*Goal:* Your task is to copy every line of this material exactly.

## START Supplied information

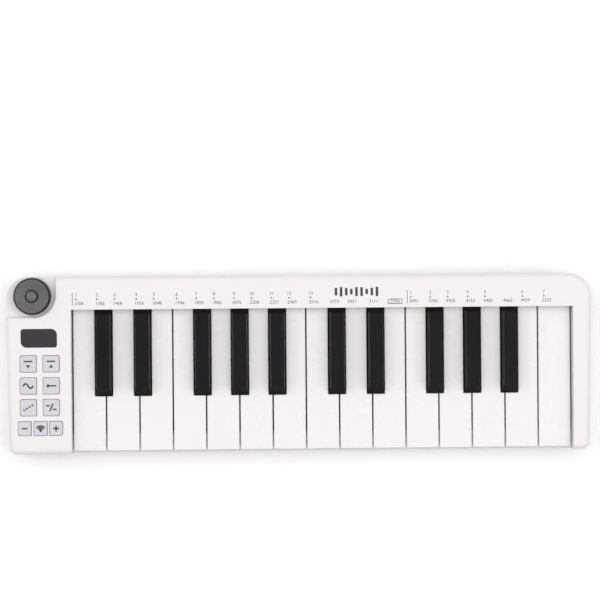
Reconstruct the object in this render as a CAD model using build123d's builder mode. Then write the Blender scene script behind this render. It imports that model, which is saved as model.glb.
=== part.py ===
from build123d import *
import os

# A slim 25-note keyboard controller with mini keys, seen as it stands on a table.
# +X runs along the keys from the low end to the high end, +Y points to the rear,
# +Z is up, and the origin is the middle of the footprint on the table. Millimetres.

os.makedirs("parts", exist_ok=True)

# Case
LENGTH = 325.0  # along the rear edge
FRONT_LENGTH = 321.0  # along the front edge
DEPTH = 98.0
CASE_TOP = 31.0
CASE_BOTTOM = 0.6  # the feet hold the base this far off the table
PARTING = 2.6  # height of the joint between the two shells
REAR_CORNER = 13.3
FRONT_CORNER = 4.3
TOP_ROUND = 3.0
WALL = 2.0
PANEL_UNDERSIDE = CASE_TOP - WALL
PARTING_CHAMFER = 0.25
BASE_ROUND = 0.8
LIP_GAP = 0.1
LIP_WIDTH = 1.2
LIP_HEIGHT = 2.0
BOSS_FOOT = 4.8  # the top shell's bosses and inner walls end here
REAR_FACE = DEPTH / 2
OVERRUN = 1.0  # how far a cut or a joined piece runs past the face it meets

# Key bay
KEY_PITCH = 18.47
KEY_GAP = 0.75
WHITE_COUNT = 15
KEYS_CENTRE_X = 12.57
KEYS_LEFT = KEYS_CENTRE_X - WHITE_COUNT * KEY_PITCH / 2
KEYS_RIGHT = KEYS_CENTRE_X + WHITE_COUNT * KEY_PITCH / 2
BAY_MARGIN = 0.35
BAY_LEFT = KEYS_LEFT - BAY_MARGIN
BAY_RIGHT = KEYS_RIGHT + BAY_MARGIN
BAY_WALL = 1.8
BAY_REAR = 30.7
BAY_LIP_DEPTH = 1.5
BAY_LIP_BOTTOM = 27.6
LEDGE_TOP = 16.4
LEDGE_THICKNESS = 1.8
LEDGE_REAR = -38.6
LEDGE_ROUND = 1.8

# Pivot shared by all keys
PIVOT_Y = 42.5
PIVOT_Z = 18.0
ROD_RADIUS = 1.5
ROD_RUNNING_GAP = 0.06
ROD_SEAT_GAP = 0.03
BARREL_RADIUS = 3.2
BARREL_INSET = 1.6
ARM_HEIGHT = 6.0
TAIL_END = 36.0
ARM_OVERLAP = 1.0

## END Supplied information

*Response to this exercise:*
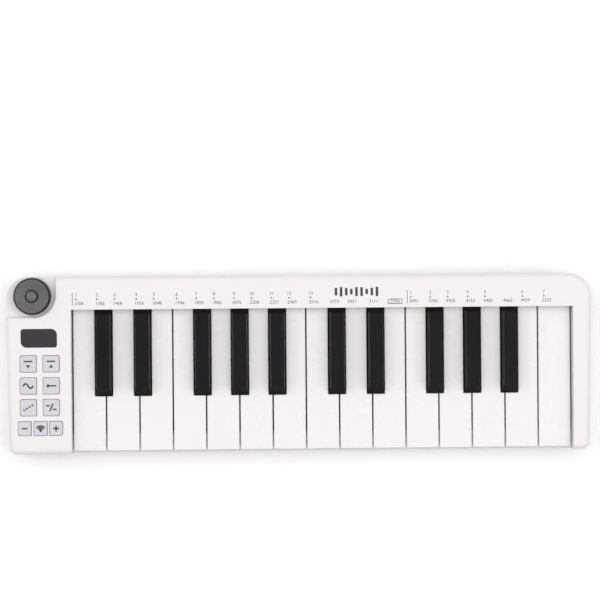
Reconstruct the object in this render as a CAD model using build123d's builder mode. Then write the Blender scene script behind this render. It imports that model, which is saved as model.glb.
=== part.py ===
from build123d import *
import os

# A slim 25-note keyboard controller with mini keys, seen as it stands on a table.
# +X runs along the keys from the low end to the high end, +Y points to the rear,
# +Z is up, and the origin is the middle of the footprint on the table. Millimetres.

os.makedirs("parts", exist_ok=True)

# Case
LENGTH = 325.0  # along the rear edge
FRONT_LENGTH = 321.0  # along the front edge
DEPTH = 98.0
CASE_TOP = 31.0
CASE_BOTTOM = 0.6  # the feet hold the base this far off the table
PARTING = 2.6  # height of the joint between the two shells
REAR_CORNER = 13.3
FRONT_CORNER = 4.3
TOP_ROUND = 3.0
WALL = 2.0
PANEL_UNDERSIDE = CASE_TOP - WALL
PARTING_CHAMFER = 0.25
BASE_ROUND = 0.8
LIP_GAP = 0.1
LIP_WIDTH = 1.2
LIP_HEIGHT = 2.0
BOSS_FOOT = 4.8  # the top shell's bosses and inner walls end here
REAR_FACE = DEPTH / 2
OVERRUN = 1.0  # how far a cut or a joined piece runs past the face it meets

# Key bay
KEY_PITCH = 18.47
KEY_GAP = 0.75
WHITE_COUNT = 15
KEYS_CENTRE_X = 12.57
KEYS_LEFT = KEYS_CENTRE_X - WHITE_COUNT * KEY_PITCH / 2
KEYS_RIGHT = KEYS_CENTRE_X + WHITE_COUNT * KEY_PITCH / 2
BAY_MARGIN = 0.35
BAY_LEFT = KEYS_LEFT - BAY_MARGIN
BAY_RIGHT = KEYS_RIGHT + BAY_MARGIN
BAY_WALL = 1.8
BAY_REAR = 30.7
BAY_LIP_DEPTH = 1.5
BAY_LIP_BOTTOM = 27.6
LEDGE_TOP = 16.4
LEDGE_THICKNESS = 1.8
LEDGE_REAR = -38.6
LEDGE_ROUND = 1.8

# Pivot shared by all keys
PIVOT_Y = 42.5
PIVOT_Z = 18.0
ROD_RADIUS = 1.5
ROD_RUNNING_GAP = 0.06
ROD_SEAT_GAP = 0.03
BARREL_RADIUS = 3.2
BARREL_INSET = 1.6
ARM_HEIGHT = 6.0
TAIL_END = 36.0
ARM_OVERLAP = 1.0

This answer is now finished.